Chief foreign affairs correspondent Margaret Warner reports.
MARGARET WARNER: What was supposed to mark the end of negotiations to sharply curb Iran’s nuclear program is now just another stop along an uncertain road.
JOHN KERRY, Secretary of State: We are jointly extending these talks for seven months, with the very specific goal of finishing the political agreement within four months.
MARGARET WARNER: A new deadline, but many of the same challenges.
JOHN KERRY: These talks aren’t going to suddenly get easier just because we extend them. They’re tough, and they have been tough and they’re going to stay tough.
MARGARET WARNER: Still, Secretary Kerry insisted much had been accomplished under the interim agreement struck in Vienna one year ago today.
JOHN KERRY: Today, Iran has halted progress on its nuclear program and it has rolled it back for the first time in a decade.
MARGARET WARNER: Iranian President Hassan Rouhani also put a good face on today’s news.
PRESIDENT HASSAN ROUHANI (through interpreter): The negotiating positions have come closer together and many of the points of disagreement have gone away.
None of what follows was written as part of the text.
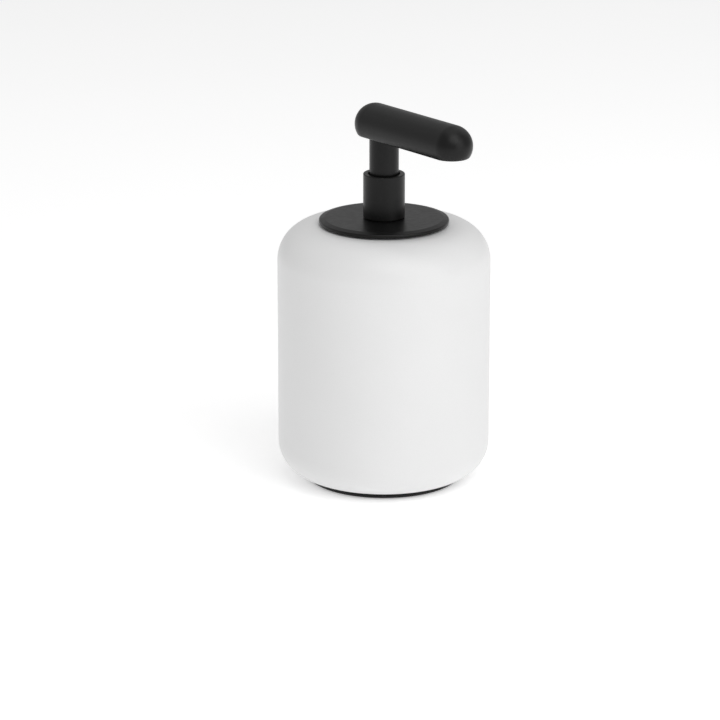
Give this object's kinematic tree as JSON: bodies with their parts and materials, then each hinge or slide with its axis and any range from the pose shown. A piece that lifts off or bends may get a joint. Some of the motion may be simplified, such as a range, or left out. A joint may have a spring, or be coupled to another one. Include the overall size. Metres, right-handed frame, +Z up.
{
  "type": "soap pump dispenser",
  "caption": "Round white ceramic vessel on a thin black foot, with a flat black lid, a collar and a press-down stem that carries a bar-shaped spout.",
  "frame": {"origin": "centre of the foot pad's underside, on the table and on the axis of the vessel", "axes": "+Z up along the vessel's axis, -Y the way the spout points"},
  "size_m": [0.087, 0.0948, 0.1569],
  "materials": {
    "white_ceramic": "matte glaze with a fine grain",
    "black_coated_metal": "satin black",
    "black_plastic": "matte",
    "black_rubber": "matte",
    "clear_silicone": "satin",
    "pale_plastic": "satin",
    "natural_plastic": "satin",
    "steel": "polished"
  },
  "bodies": {
    "vessel_unit": {"vessel": "white_ceramic", "neck_liner": "pale_plastic", "base_plate": "black_coated_metal", "foot_pad": "black_rubber"},
    "pump_unit": {"lid_disc": "black_coated_metal", "lid_gasket": "clear_silicone", "guide_collar": "black_coated_metal", "guide_bush": "pale_plastic", "stem_wiper": "black_rubber", "stopper": "pale_plastic", "stopper_seal_upper": "clear_silicone", "stopper_seal_lower": "clear_silicone", "pump_cylinder": "natural_plastic", "flange_gasket": "clear_silicone", "lock_ring": "pale_plastic", "rod_guide": "pale_plastic", "spring_seat": "pale_plastic", "dip_tube": "natural_plastic", "return_spring": "steel"},
    "inlet_valve_ball": {"inlet_ball": "steel"},
    "plunger": {"plunger_rod": "pale_plastic", "piston": "pale_plastic", "outlet_valve_seat": "pale_plastic", "rod_seal": "black_rubber", "rod_clip": "steel"},
    "outlet_valve_ball": {"outlet_ball": "steel"},
    "head": {"stem_sleeve": "black_coated_metal", "spout_bar": "black_coated_metal", "channel_liner": "pale_plastic", "rear_screw": "black_coated_metal", "nozzle": "black_plastic"}
  },
  "joints": [
    {"name": "lift_out", "type": "slide", "parent": "vessel_unit", "child": "pump_unit", "axis": [0, 0, 1], "range_m": [0, 0.11]},
    {"name": "press", "type": "slide", "parent": "pump_unit", "child": "plunger", "axis": [0, 0, -1], "range_m": [0, 0.013], "stiffness_N_per_m": 600, "springref_m": -0.008, "deforming": ["return_spring"]},
    {"name": "swivel", "type": "hinge", "parent": "plunger", "child": "head", "pos_m": [0, 0, 0.1484], "axis": [0, 0, 1], "continuous": true},
    {"name": "inlet_valve", "type": "slide", "parent": "pump_unit", "child": "inlet_valve_ball", "axis": [0, 0, 1], "range_m": [0, 0.001]},
    {"name": "outlet_valve", "type": "slide", "parent": "plunger", "child": "outlet_valve_ball", "axis": [0, 0, 1], "range_m": [0, 0.0012]}
  ]
}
But, of course, there are other steps to take and other paths to follow.
MARGARET WARNER: Under the new two-stage timeline, the world powers and Iran have until March 1 to agree on a political framework, with technical details to be done by July 1. The U.S. bottom line is to increase to one year the time it would take for Iran to produce enough fissile material to produce a bomb, so the world could react to prevent it, militarily or otherwise.
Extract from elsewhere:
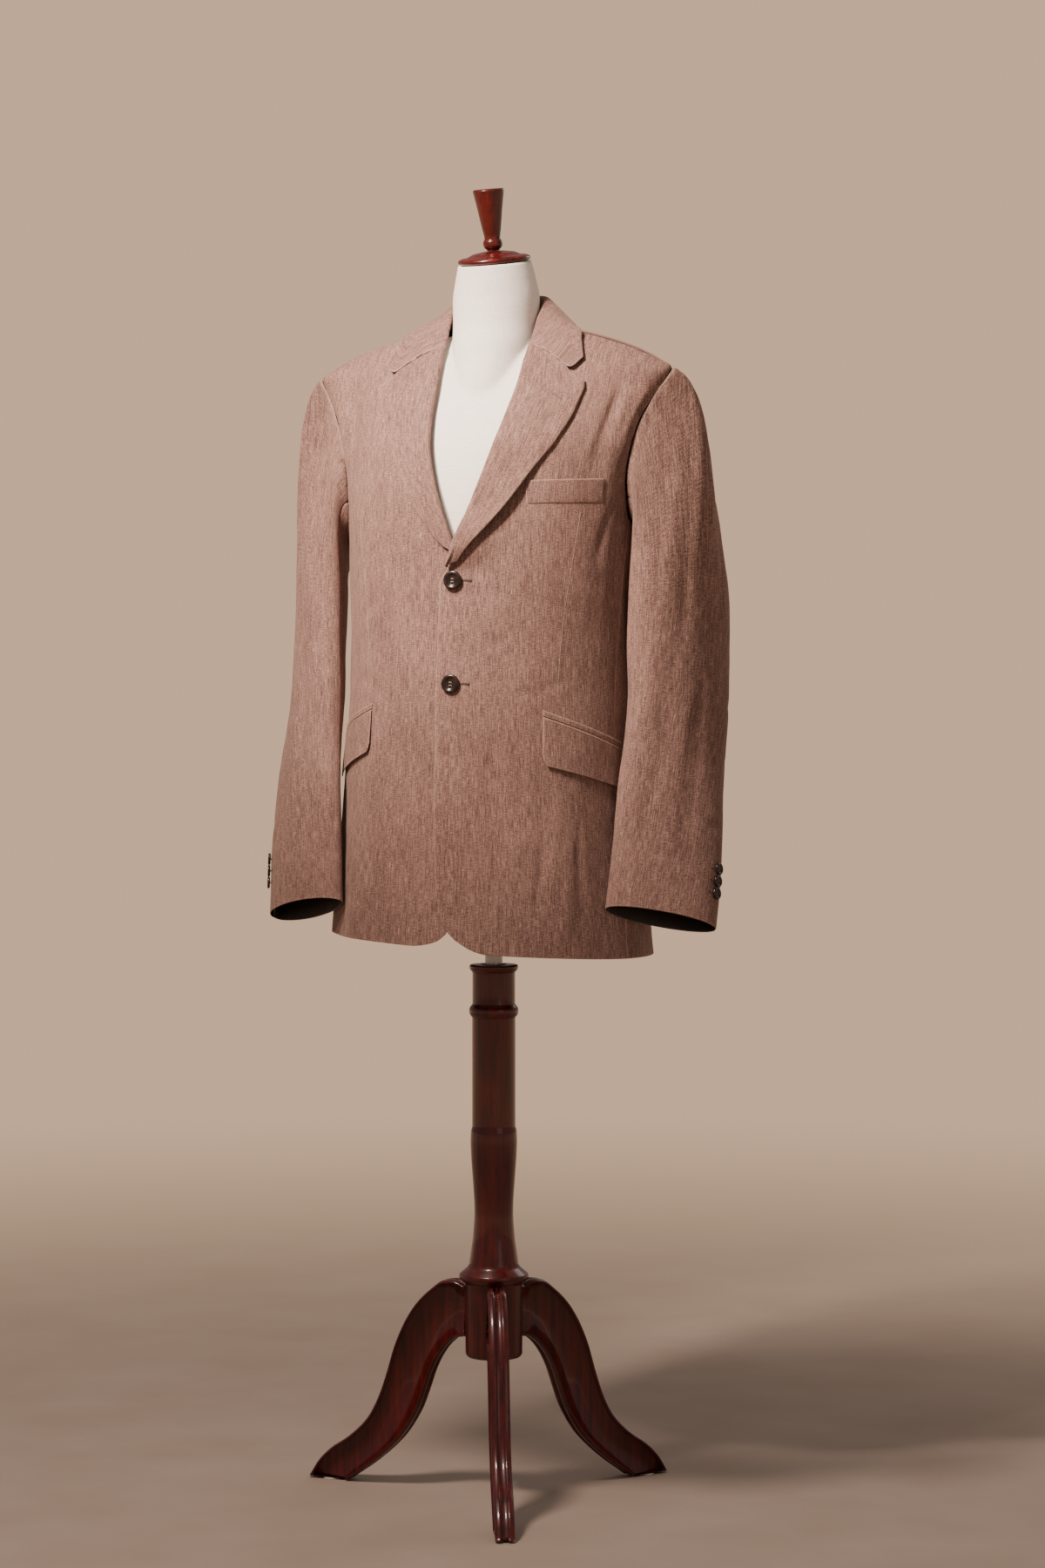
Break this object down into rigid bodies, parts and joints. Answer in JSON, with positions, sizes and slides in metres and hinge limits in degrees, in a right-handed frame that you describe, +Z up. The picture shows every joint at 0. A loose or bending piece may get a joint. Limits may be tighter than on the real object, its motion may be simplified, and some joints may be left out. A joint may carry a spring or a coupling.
{
  "type": "linen blazer on a dress form stand",
  "caption": "Notch-lapel button-front linen blazer with flap pockets, worn on a limbless canvas dress form with a sliding pole and a turned wooden tripod stand.",
  "frame": {"origin": "centre of the object's box on the floor under the stand", "axes": "+Z up, -Y the way the blazer's front faces, +X the wearer's left"},
  "size_m": [0.5896, 0.4558, 1.6347],
  "materials": {
    "linen": "matt slubbed plain weave",
    "canvas": "matt fine canvas",
    "mahogany": "gloss varnish",
    "pole": "brushed",
    "button": "polished",
    "glide": "matt"
  },
  "bodies": {
    "stand": {"column": "mahogany", "leg_1": "mahogany", "leg_2": "mahogany", "leg_3": "mahogany", "foot_glide_1": "glide", "foot_glide_2": "glide", "foot_glide_3": "glide"},
    "pole": {"pole": "pole"},
    "form": {"front_left": "linen", "front_right": "linen", "side_left": "linen", "side_right": "linen", "back_left": "linen", "back_right": "linen", "lapel_left": "linen", "lapel_right": "linen", "collar": "linen", "top_sleeve_left": "linen", "top_sleeve_right": "linen", "under_sleeve_left": "linen", "under_sleeve_right": "linen", "breast_welt": "linen", "pocket_jet_left": "linen", "pocket_jet_right": "linen", "pocket_flap_left": "linen", "pocket_flap_right": "linen", "form_torso": "canvas", "neck_cap": "mahogany", "finial": "mahogany", "front_button_upper": "button", "front_button_lower": "button", "cuff_button_left_1": "button", "cuff_button_left_2": "button", "cuff_button_left_3": "button", "cuff_button_right_1": "button", "cuff_button_right_2": "button", "cuff_button_right_3": "button"}
  },
  "joints": [
    {"name": "pole_slide", "type": "slide", "parent": "stand", "child": "pole", "axis": [0, 0, 1], "range_m": [-0.1, 0.2]},
    {"name": "form_swivel", "type": "hinge", "parent": "pole", "child": "form", "pos_m": [-0.0042, 0.0171, 0.96], "axis": [0, 0, 1], "continuous": true}
  ]
}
The bottom line for Iran is to preserve some enrichment capability and win quick relief from sanctions that cut its oil revenue in half, driven down its currency and curtailed its access to the international banking system.
Under last year’s interim deal, Iran receives about $700 million a month in frozen oil revenues in return for the enrichment limits Kerry cited. Under the extension, those payments would continue.
But this latest extension could run into trouble in Washington. The incoming Senate Republican leadership has vowed to allow a vote on a bill, supported by many Democrats, too, to tighten sanctions on Iran until a deal is reached. The White House warned today that imposing more unilateral U.S. sanctions now could cause cracks in the international sanctions coalition that’s held firm so far.
Leading Republican Senators Lindsey Graham, Kelly Ayotte and John McCain vowed to press on, however, saying: “We believe this latest extension of talks should be coupled with increased sanctions and a requirement that any final deal between Iran and the United States be sent to Congress for approval.”
The delay could embolden hard-liners in Iran as well, who share the views expressed by Iran’s supreme leader, Ayatollah Khamenei, a year ago.
AYATOLLAH ALI KHAMENEI, Supreme Leader, Iran (through interpreter): We insist that there should be no withdrawal from the rights of the Iranian nation, even one step.
MARGARET WARNER: Secretary Kerry said talks can’t go on forever, but insisted it would be foolhardy not to pursue them further.
JOHN KERRY: We are certainly not going to sit at negotiating table forever, absent measurable progress. But given how far we have come over the last year and particularly in the last few days, this isn’t certainly the time to get up and walk away.
MARGARET WARNER: Negotiators from both teams are expected to resume meeting next month.
I’m Margaret Warner for “NewsHour” in Washington.